Ganti untung dalam hal pembebasan lahan untuk pembangunan tetap harus dilakukan dengan adil dan melalui mekanisme yang benar sehingga semua pihak yang berkepentingan dapat diakomodir sebaik mungkin. Bukan hanya mekanisme ganti untung saja, mekanisme dalam proses pembebasan lahan juga harus tetap memperhatikan adanya kesepakatan antara kedua belah pihak, yaitu pihak pembeli dan masyarakat selaku penjual. Apabila terdapat ketidaksepakatan, khususnya dari pihak penjual baik akan harga ataupun penolakan untuk digusur, maka pihak yang melakukan pembangunan tidak boleh meneruskan pekerjaannya. Tidak boleh ada paksaan atau ancaman dari pihak terkait jika masyarakat enggan menyerahkan tanah atau lahan miliknya.

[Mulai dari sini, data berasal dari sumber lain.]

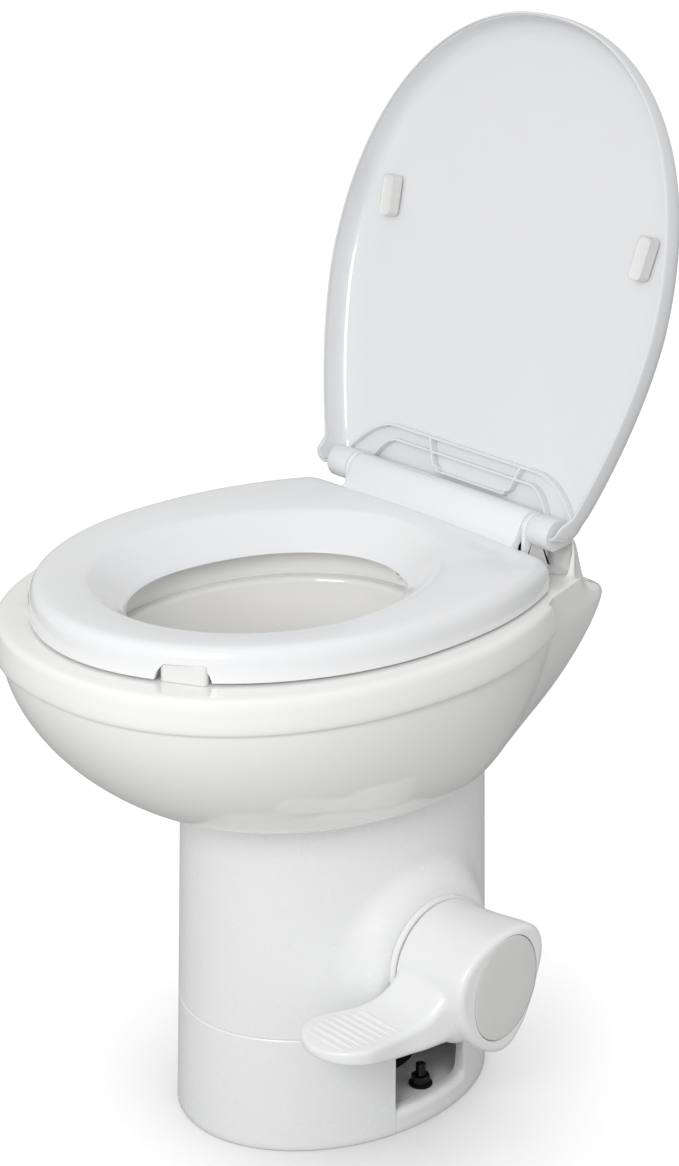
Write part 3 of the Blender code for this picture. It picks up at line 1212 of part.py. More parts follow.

Ganti untung dalam hal pembebasan lahan untuk pembangunan tetap harus dilakukan dengan adil dan melalui mekanisme yang benar sehingga semua pihak yang berkepentingan dapat diakomodir sebaik mungkin.
Oleh sebab itulah, dalam melakukan pembangunan harus terdapat alternatif lainnya, baik berkaitan dengan tempat, waktu, pendanaan dan lain sebagainya. Pembangunan untuk alasan apapun harus tetap memperhatikan kepentingan masyarakat dan kesepakatan bersama. Bangsa Indonesia secara tegas telah membangun budaya kekeluargaan melalui gotong-royong. Budaya ini tentu saja harus ditanamkan secara berkelanjutan. Tujuannya tentu saja untuk meraih kemanfaatan secara adil baik bagi negara, masyarakat, maupun pihak lain yang memiliki kepentingan di Indonesia.